The film examines the impact of female foeticide and female infanticide on the gender balance and consequently the stability and attitudes of society. Its storyline bears some resemblance to real-life instances of gender imbalance and economics resulting in fraternal polyandry and bride buying in some parts of India. It depicts a future dystopia in an Indian village populated exclusively by males due to female infanticide over the years.
The story begins in a rural village in Bihar, with the delivery of a baby girl to a village couple. Her disappointed father, who was hoping for a boy, drowns her in vat of milk in a public ceremony. Many years later somewhere around 2050 A.D., this unchecked trend leads to the village being populated solely by males. The now uncouth and aggressive young men of the village are desperate for wives and release their frustration through group screenings of imported pornographic films, cross-dressed dance performances, and even bestiality. They are shown to be willing to go to the lengths of human trafficking and courtship-driven emigration to procure spouses for themselves.

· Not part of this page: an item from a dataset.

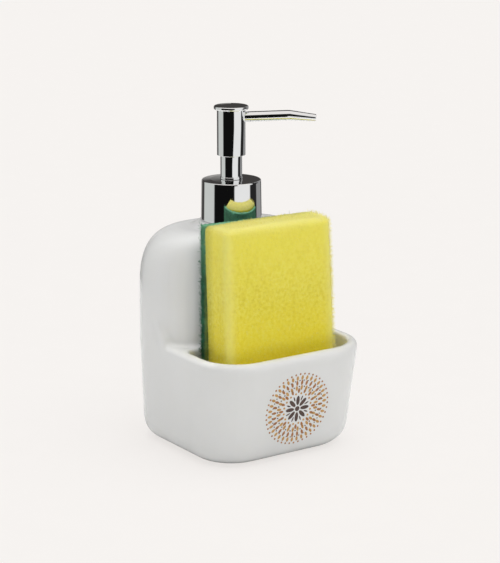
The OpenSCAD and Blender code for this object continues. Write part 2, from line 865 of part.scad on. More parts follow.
module head_shell() {
    color("silver") difference() {
        turned(concat(
            [[head_in_r, head_z + head_t]],
            arc(head_in_r + head_t / 2, head_z + head_t / 2, head_t / 2, -2 * quarter, edge_steps),
            arc(head_in_r + head_t / 2, head_z + head_t / 2, head_t / 2, -quarter, edge_steps),
            [[head_r, head_top_z], [head_in_r, head_top_z]]
        ));
        along_spout() rotate([0, quarter, 0]) cylinder(r = spout_hole_r, h = head_r + over);
    }
}

module head_cap() {
    rim_r = disc_t / 2 - disc_dome_h / 2;
    rim_z = head_top_z + rim_r;
    color("silver") turned(concat(
        [[head_in_r - fit - disc_seat_t, disc_seat_z], [head_in_r - fit, disc_seat_z],
            [head_in_r - fit, head_top_z]],
        arc(disc_r - rim_r, rim_z, rim_r, -quarter, edge_steps),
        arc(disc_r - rim_r, rim_z, rim_r, 0, edge_steps),
        [
            [disc_r * disc_flat_share, head_top_z + disc_t - disc_dome_h * disc_flat_drop_share],
            [0, head_top_z + disc_t],
            [0, head_top_z],
            [head_in_r - fit - disc_seat_t, head_top_z]
        ]
    ));
}

module spout_tube() {
    color("silver") spout_run(spout_stations(spout_start, spout_reach, 0), spout_wall);
}

module spout_liner() {
    color("whitesmoke") spout_run(
        spout_stations(spout_start, spout_reach - liner_back, spout_wall + liner_gap), liner_t
    );
}

// The sponge stands on the tray's floor and leans on the tank: foam in front, pad behind
module leaning() {
    translate([sponge_x, sponge_back_y, sponge_z]) rotate([-sponge_lean, 0, 0])
        translate([0, -sponge_h * sin(sponge_lean), 0]) children();
}

// The foam swells a little between its rounded ends
function foam_outline(g, z) =
    let (belly = foam_swell * sin(z / sponge_h * 2 * quarter))
    outline(
        sponge_w / 2 - g + belly - foam_swell, -pad_t - foam_t + g - belly + foam_swell, -pad_t,
        foam_edge_r, foam_back_edge_r, z
    );

module sponge_foam() {
    ends = [for (i = [0 : foam_top_steps]) i * quarter / foam_top_steps];
    color("gold") leaning() stack(concat(
        [
            for (t = ends)
                foam_outline(foam_top_r * (1 - sin(t)), foam_top_r * (1 - cos(t)))
        ],
        [
            for (i = [1 : foam_belly_steps - 1])
                foam_outline(0, foam_top_r + (sponge_h - 2 * foam_top_r) * i / foam_belly_steps)
        ],
        [
            for (t = ends)
                foam_outline(foam_top_r * (1 - cos(t)), sponge_h - foam_top_r * (1 - sin(t)))
        ]
    ));
}

module scouring_pad() {
    hw = sponge_w / 2 - pad_edge_r;
    pad_h = sponge_h - pad_low;
    color("darkgreen") leaning() rotate([quarter, 0, 0]) linear_extrude(pad_t) union() {
        translate([-hw, 0]) square([2 * hw, pad_h]);
        translate([-sponge_w / 2, pad_edge_r]) square([sponge_w, pad_h - 2 * pad_edge_r]);
        for (x = [-hw, hw], z = [pad_edge_r, pad_h - pad_edge_r])
            translate([x, z]) circle(r = pad_edge_r);
    }
}

ceramic_body();
neck_insert();
neck_gasket();
screw_cap();
collar_shroud();
chaplet();
guide_sleeve();
pump_housing();
piston();
piston_rod();
stem();
return_spring();
inlet_ball();
dip_tube();
head_core();
head_shell();
head_cap();
spout_tube();
spout_liner();
sponge_foam();
scouring_pad();
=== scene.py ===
# %% [markdown]
# A soap pump caddy: a glazed tank with a lotion pump at the back, and a tray in front that holds a
# scouring sponge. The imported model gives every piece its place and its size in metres. This lesson
# gives each piece its look, one step after another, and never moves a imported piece.

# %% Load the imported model
import json
import math
import random

import bmesh
import bpy
import numpy as np
from mathutils import Matrix, Vector, noise
from mathutils.bvhtree import BVHTree


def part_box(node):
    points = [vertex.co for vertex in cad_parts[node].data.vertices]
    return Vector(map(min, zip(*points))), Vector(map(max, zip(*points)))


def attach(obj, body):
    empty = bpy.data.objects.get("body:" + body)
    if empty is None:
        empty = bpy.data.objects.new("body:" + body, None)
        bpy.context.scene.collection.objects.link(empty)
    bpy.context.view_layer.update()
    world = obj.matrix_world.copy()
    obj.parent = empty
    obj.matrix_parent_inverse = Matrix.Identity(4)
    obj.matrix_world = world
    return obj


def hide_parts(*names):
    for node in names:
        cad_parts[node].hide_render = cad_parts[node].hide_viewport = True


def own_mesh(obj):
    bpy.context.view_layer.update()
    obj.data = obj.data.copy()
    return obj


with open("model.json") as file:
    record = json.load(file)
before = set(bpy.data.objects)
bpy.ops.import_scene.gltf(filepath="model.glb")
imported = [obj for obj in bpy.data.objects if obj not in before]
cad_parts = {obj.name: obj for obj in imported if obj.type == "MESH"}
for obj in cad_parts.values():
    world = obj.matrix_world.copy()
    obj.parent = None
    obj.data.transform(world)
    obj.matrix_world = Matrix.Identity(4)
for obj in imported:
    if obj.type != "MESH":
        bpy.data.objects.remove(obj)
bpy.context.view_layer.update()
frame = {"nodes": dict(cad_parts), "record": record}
cad = frame["nodes"]
mm = 0.001
print("packed pieces:", len(cad))

# %% [markdown]
# The camera comes first, because light and reflections are judged through it. A long lens stands
# about a metre away, to the left of the front and a little above, as for a catalogue picture.

# %% Place the camera
scene = bpy.context.scene
camera_data = bpy.data.cameras.new("catalogue_camera")
camera = bpy.data.objects.new("catalogue_camera", camera_data)
scene.collection.objects.link(camera)
scene.camera = camera
camera_place = Vector((-0.5936, -0.8689, 0.3594))
camera_target = Vector((-0.00436, -0.00829, 0.09623))
camera.location = camera_place
camera.rotation_euler = (camera_target - camera_place).to_track_quat("-Z", "Y").to_euler()
camera_data.sensor_fit = "AUTO"
camera_data.sensor_width = 36
camera_data.lens = 121.65
camera_data.clip_start = 0.02
camera_data.clip_end = 60
camera_data.dof.use_dof = False
print("camera distance:", round((camera_target - camera_place).length, 4))

# %% [markdown]
# Every finish below is a node tree. Wiring each node by hand would bury the idea of a finish under
# its cables, so small helpers add one kind of node each and hand back the output to go on with.
# A node or socket knows its own tree, so the helpers only need what is wired. All patterns read
# Object coordinates, so they stay on their piece when it moves.

# %% Helpers for finishes
def start_finish(name, colour, roughness, metallic=0.0):
    finish = bpy.data.materials.new(name)
    finish.use_nodes = True
    shader = finish.node_tree.nodes["Principled BSDF"]
    shader.inputs["Base Color"].default_value = (*colour, 1)
    shader.inputs["Roughness"].default_value = roughness
    shader.inputs["Metallic"].default_value = metallic
    return finish, shader


def add_node(near, kind, inputs=None, **settings):
    added = near.id_data.nodes.new(kind)
    for key, value in settings.items():
        setattr(added, key, value)
    for key, value in (inputs or {}).items():
        added.inputs[key].default_value = value
    return added


def wire(source, target):
    source.id_data.links.new(source, target)


def choose_shader(share, one, two):
    choice = add_node(share, "ShaderNodeMixShader")
    for socket, source in zip(choice.inputs, (share, one, two)):
        wire(source, socket)
    return choice.outputs[0]


def start_glow(name):
    finish, shader = start_finish(name, (0, 0, 0), 1.0)
    finish.node_tree.nodes.remove(shader)
    glow = add_node(finish.node_tree, "ShaderNodeEmission", {"Strength": 1.0})
    wire(glow.outputs[0], finish.node_tree.nodes["Material Output"].inputs["Surface"])
    return finish, glow


def object_coords(near):
    return add_node(near, "ShaderNodeTexCoord").outputs["Object"]


def parts_of(vector):
    split = add_node(vector, "ShaderNodeSeparateXYZ")
    wire(vector, split.inputs["Vector"])
    return split.outputs


def reckon(operation, *terms):
    step = add_node(terms[0], "ShaderNodeMath", operation=operation)
    for socket, term in zip(step.inputs, terms):
        if isinstance(term, (int, float)):
            socket.default_value = term
        else:
            wire(term, socket)
    return step.outputs[0]


def fade(value, start, end, low=0.0, high=1.0):
    limits = {"From Min": start, "From Max": end, "To Min": low, "To Max": high}
    spread = add_node(value, "ShaderNodeMapRange", limits)
    wire(value, spread.inputs["Value"])
    return spread.outputs["Result"]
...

The wealthy father Ramcharan (Sudhir Pandey) of five boys finds out about a single young woman, named Kalki ( Tulip Joshi ), living some distance from the village and literally buys her from her father. She is then married to all five sons. Each night of the week, she is forced to sleep with one of the sons, and the father also gets his weekly night with her. Of all the men in the boorish lot, only the youngest son treats her with respect and tenderness.
When the youngest son is killed by his jealous brothers, and an escape attempt with a sympathetic domestic servant goes lethally awry, she becomes a pawn of revenge in an inter-community conflict and an unwilling object of sexual release for even more men. She is chained to a post in the cow shed and gang raped mercilessly night after night. The film ends on a violent but hopeful note, as she bears a baby girl while the men of the village kill each other off over rights to her and her child.